The devices “demonstrated a strong combination of usability and accuracy,” said Michael Thieme, director of special projects at IBG. Each system recognized all but one of 1290 test subjects and, when comparing a test subject’s vein pattern with the known pattern of an authorized user, had error rates lower than nearly all of the 60 biometric systems the company had tested previously.
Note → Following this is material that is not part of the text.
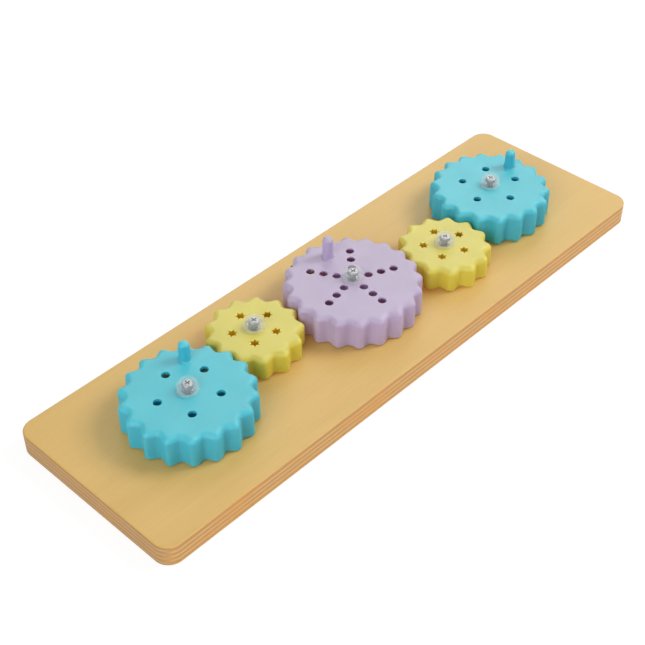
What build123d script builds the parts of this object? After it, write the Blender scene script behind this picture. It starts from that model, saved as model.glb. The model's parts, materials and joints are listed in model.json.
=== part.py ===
from build123d import *

import os
from dataclasses import dataclass
from math import atan2, cos, degrees, hypot, pi, radians, sin, sqrt

# A table-top crank gear toy. Five hollow moulded gears stand in a zigzag row on a plywood board and mesh
# with each other. Three of them carry a finger peg, so turning one by hand turns the whole train.
# Each gear runs on a sleeve that a wood screw clamps to the board, and a clear snap cap hides the screw.
# Sizes are in millimetres and angles in degrees. The origin is the middle of the board's underside,
# +X runs along the board, +Y across it and +Z up.

# ---- Board
board_length = 500.0
board_width = 153.6
board_thickness = 18.0
board_corner_radius = 12.0
board_edge_round = 1.3

# ---- Gear train
tooth_pitch = 16.1          # arc from one tooth to the next along the pitch circle
mesh_play = 0.5             # how much farther apart the gears stand than their pitch circles touch
yellow_sideways = 18.0      # how far each yellow gear stands off the board's long centre line
purple_turn = 80.0          # direction of the purple peg at rest
left_yellow_lag = -2.5      # how far each driven gear rests off the middle of its free play
right_yellow_lag = 2.4
left_blue_lag = 0.8
right_blue_lag = 0.5

# ---- Gear mouldings
wall_thickness = 2.4        # the toothed outer wall
hub_radius = 6.6
rib_thickness = 1.8
rib_rise = 2.0              # the ribs stop this far above the wall's lower edge
rib_count = 5
rim_round = 5.0             # rounding of the tooth tips into the top
rim_foot_round = 0.6        # rounding of the tooth tips at the lower edge
rim_spare = 0.1             # how far both roundings start outside the tooth tips
points_per_tooth = 8        # points that carry the wavy outline round one tooth

# ---- Finger pegs
peg_circle_radius = 31.0
peg_radius = 4.2
peg_tip_radius = 4.0
peg_tip_round = 2.6
peg_foot_flare = 1.4
peg_core_radius = 1.8       # the peg is cored from below, right through the rib under it
peg_tip_wall = 3.0

# ---- Running parts at each gear
sleeve_radius = 4.0
sleeve_bore_radius = 2.6
running_clearance = 0.05    # radial, between the hub's bore and the sleeve
end_float = 0.15            # above and below each gear
thrust_washer_radius = 9.0
thrust_washer_thickness = 0.8
thrust_washer_clearance = 0.35

# ---- Screw and cap
screw_radius = 2.0
pilot_radius = 1.9          # the thread bites into the wood by the difference
screw_bite = 13.4           # how deep the screw goes into the board
pilot_spare = 1.0
screw_point = 4.0
screw_head_radius = 4.0
screw_head_height = 2.8
recess_span = 4.6           # the cross recess, tip to tip
recess_width = 1.1
recess_depth = 1.6
cap_flange_radius = 8.0
cap_flange_thickness = 1.2
cap_bore_radius = 2.4
cap_snap_clearance = 0.05
dome_radius = 7.6
dome_wall = 1.2
dome_height = 7.4           # above the flange
dome_round = 3.6
head_clearance = 0.4        # between the screw head and the dome over it


@dataclass
class GearKind:
    """One moulding of gear, used at one or two places on the board."""

    teeth: int
    height: float
    plate_thickness: float  # the top plate
    tooth_depth: float
    rim_shift: float        # how far the middle of the teeth lies outside the pitch circle
    tooth_offset: float     # direction of a tooth from the gear's own zero
    hole_offset: float      # direction of the first row of holes from the gear's own zero
    hole_circles: tuple     # radius of each ring of holes
    hole_style: str         # round or star
    hole_radius: float
    peg_length: float       # 0 for no peg

    @property
    def pitch_radius(self):
        return self.teeth * tooth_pitch / (2 * pi)

    @property
    def wave_radius(self):
        return self.pitch_radius + self.rim_shift

    @property
    def tip_radius(self):
        return self.wave_radius + self.tooth_depth / 2

    @property
    def rib_offset(self):
        """One rib runs under the peg. Without a peg the ribs run halfway between the rows of holes."""
        return 0.0 if self.peg_length else self.hole_offset + 180 / rib_count


hole_rows = 5
hole_step = 360 / hole_rows

purple_kind = GearKind(teeth=20, height=23.3, plate_thickness=1.6, tooth_depth=4.1, rim_shift=-1.8,
                       tooth_offset=4.6, hole_offset=-33.0, hole_circles=(12.3, 22.3, 32.3),
                       hole_style="round", hole_radius=3.2, peg_length=18.5)
yellow_kind = GearKind(teeth=13, height=18.0, plate_thickness=1.2, tooth_depth=4.4, rim_shift=0.3,
                       tooth_offset=-0.7, hole_offset=0.0, hole_circles=(16.3,),
                       hole_style="star", hole_radius=4.0, peg_length=0.0)
blue_kind = GearKind(teeth=18, height=23.3, plate_thickness=2.6, tooth_depth=4.6, rim_shift=-0.8,
                     tooth_offset=-0.8, hole_offset=-33.0, hole_circles=(22.3,),
                     hole_style="round", hole_radius=3.1, peg_length=15.5)


@dataclass
class Station:
    """One gear's place on the board. turn is the direction of the gear's own zero at rest."""

    name: str
    kind: GearKind
    x: float
    y: float
    turn: float


# ---- Where the gears stand
def centre_distance(first, second):
    return first.pitch_radius + second.pitch_radius + mesh_play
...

But the technology has its critics. Walter Hamilton, chairman of the International Biometric Industry Association, a lobbying group in Washington, D.C., that represents mainly fingerprint sensor makers, points out that questions still remain about whether the vascular pattern in someone’s finger or hand stays the same as the person ages. Even if veins don’t change over time, he says, the devices based on them still have to compete with cheaper, more established biometric methods for which there is more product choice. He says the vein sensors will find their niche in the physical access control market, where, say, “a unit mounted outside, exposed to the elements, would perform well compared with fingerprint recognition or with face recognition, which would be interrupted by variations in lighting.”

But TechSphere, Fujitsu, and Hitachi are optimistic that the potential applications for their products are just as varied as those for fingerprints. Fujitsu’s PalmSecure authentication device, released in June, measures just 35 by 35 by 27 milli­meters—small enough to plug into a laptop’s USB port. According to Junichi Hashimoto, a researcher at Hitachi’s Information & Telecommunication Systems Group, the company is already developing finger-vein readers for cellphones.

Hitachi is exploring other areas as well. In October 2005, it introduced a system that makes it possible to unlock doors or vaults simply by gripping a handle with a vascular pattern sensor mounted on it.